En ese sentido, una investigación de Hugo Nochteff y Nicolás Güell (Distribución del ingreso, empleo y salarios) destaca que “hasta antes de la dictadura el grueso de los sectores populares tenía empleos plenos (en términos horarios), registrados y no precarios y por ello sus ingresos (así como la distribución de ingresos del país) dependían muy fuertemente de lo que ocurría con los salarios reales de los trabajadores registrados en el sector privado”. Esto significaba que si los salarios reales se incrementaban producían –directa e indirectamente– la suba de los ingresos de la mayor parte de los sectores bajos y medios de la población. Ahora, pese a la lenta recomposición del tejido laboral, las subas salariales no alcanzan por sí mismo para tener un impacto contundente en los ingresos como antes del desembarco de la política neoliberal.

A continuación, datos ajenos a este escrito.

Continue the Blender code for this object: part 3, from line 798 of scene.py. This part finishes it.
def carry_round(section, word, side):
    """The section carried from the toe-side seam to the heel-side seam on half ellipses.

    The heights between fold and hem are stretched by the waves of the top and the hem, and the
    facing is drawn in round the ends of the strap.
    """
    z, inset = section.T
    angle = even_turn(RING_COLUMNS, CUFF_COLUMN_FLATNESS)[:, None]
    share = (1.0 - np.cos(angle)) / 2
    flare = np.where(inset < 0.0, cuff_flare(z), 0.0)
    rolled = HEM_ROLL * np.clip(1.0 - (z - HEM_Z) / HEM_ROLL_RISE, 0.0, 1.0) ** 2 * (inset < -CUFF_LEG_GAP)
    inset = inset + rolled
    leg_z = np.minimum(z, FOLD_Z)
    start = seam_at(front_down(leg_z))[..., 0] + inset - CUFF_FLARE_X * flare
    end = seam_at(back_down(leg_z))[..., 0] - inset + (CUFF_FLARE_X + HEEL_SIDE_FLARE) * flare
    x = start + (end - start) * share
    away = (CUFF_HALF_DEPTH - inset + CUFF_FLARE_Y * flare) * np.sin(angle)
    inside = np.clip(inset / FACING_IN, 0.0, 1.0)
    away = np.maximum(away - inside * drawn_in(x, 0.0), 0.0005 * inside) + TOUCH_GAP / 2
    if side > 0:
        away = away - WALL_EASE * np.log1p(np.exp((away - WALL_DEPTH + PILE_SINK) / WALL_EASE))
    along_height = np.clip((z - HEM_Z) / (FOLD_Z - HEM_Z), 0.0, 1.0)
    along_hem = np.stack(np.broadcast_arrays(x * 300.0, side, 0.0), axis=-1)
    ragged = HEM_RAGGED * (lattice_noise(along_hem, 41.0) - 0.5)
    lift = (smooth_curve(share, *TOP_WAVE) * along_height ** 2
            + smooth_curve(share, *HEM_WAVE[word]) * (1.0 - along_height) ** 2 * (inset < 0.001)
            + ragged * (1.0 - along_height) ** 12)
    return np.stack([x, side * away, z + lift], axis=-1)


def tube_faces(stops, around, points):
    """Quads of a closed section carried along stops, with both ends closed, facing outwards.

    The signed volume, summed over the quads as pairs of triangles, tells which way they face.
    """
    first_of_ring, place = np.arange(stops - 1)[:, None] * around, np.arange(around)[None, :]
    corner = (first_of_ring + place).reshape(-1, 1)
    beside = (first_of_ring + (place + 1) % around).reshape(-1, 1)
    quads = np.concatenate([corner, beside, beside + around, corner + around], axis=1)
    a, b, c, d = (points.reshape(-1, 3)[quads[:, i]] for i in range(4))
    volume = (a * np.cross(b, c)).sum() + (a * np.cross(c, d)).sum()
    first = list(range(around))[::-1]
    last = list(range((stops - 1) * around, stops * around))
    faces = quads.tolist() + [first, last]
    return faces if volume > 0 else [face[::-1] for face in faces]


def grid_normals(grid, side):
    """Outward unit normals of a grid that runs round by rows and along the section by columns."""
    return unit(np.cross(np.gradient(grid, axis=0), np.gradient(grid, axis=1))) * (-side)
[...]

Lo que sucede es que discutir hoy salarios no es lo mismo que cuando se pactaban paritarias en los ’70, ni cuando la inflación mordía aceleradamente los ajustes de ingresos en los ’80, ni cuando retrocedió la capacidad de negociación de los trabajadores, por complicidad de la dirigencia gremial o por la presión que ejercía el ejército de desocupados, en los ’90. En cada uno de esos momentos, coronados por traumáticas crisis, los salarios quedaron por debajo de los existentes previamente. Hoy el mercado laboral no es el que era: precariedad, informalidad, no pocos sobreocupados, aún elevado sub y desempleo, escasez de mano de obra calificada y bajas retribuciones. Hasta ahora el Estado, en forma tímida o en la forma en que pudo, según como se mire, ha inducido para que el incremento de la productividad traducido en ganancias crecientes derrame, al menos un poco, hacia los trabajadores en relación de dependencia. Pese a ello, se sabe que esa intervención no es suficiente para responder a las demandas del complejo mundo laboral.